As downhill skiers know, there is some risk when getting on a slope. However, skiers and visitors to commercial downhill skiing areas do have some protections, even when on a mountain or man-made ski hill. Skiers should be able to assume that the grounds are safely maintained and that any dangerous spots are marked to avoid slip and fall accidents and injuries.
In a recent Connecticut case, a state appellate court found that the owners of an area ski slope cannot be held liable for a ski injury lawsuit that sought damages for a teenager’s paralysis. A 15-year-old boy suffered severe paralysis and spinal cord damage in 2006 and is now a quadriplegic. The accident occurred at New Hartford, Connecticut’s Ski Sundown.
In 2006, the victim’s lawyers brought a first lawsuit against the ski company, but the court found that the victim was at least partially to blame. On appeal, appellate court agreed with the jury and has dismissed his claim for a second time. According to the complaint, Ski Sundown, Inc. was negligent in building and maintaining a jump. Jurors sided with the ski slope ownership company which argued that the victim assumed the risk of injury.

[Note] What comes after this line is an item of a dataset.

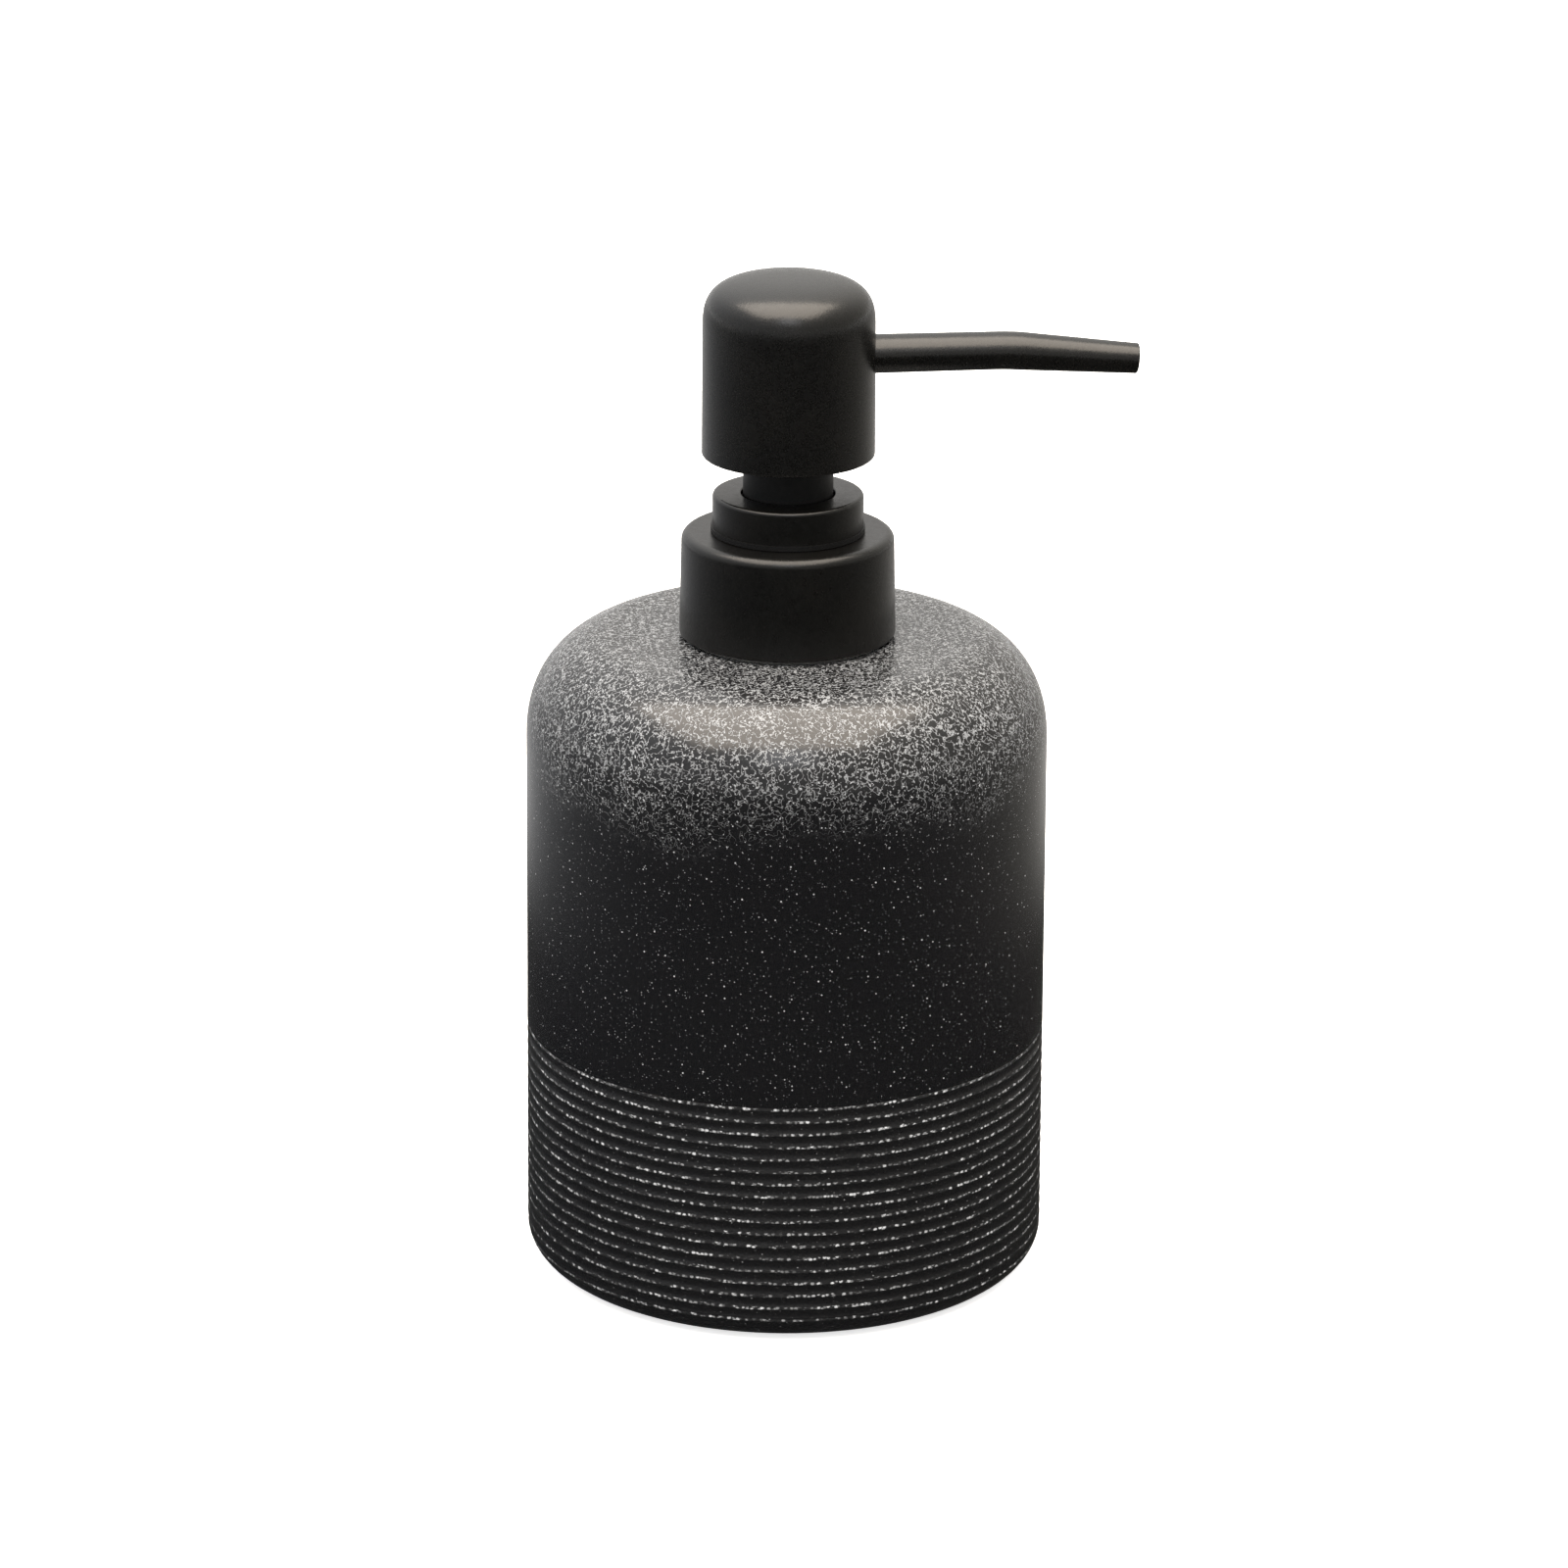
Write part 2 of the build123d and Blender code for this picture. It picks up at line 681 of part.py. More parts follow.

In cases that involve dangerous sports or other activities that involve risk, this defense can be successful if a victim understands the risks involved. However, the ski slope cannot avoid all liability because of the assumed risk. In this case, it was not reported what was left unmaintained on the property and what exactly caused the victim’s injuries. Under Connecticut law, a victim is barred from receiving any award if his negligence is greater than the negligence of a defendant.
The victim is considering an appeal to the Connecticut Supreme Court. If successful, he may be entitled to compensation for all medical expenses, future medical costs, lost wages, pain and suffering, as well as any additional economic or personal losses he has endured.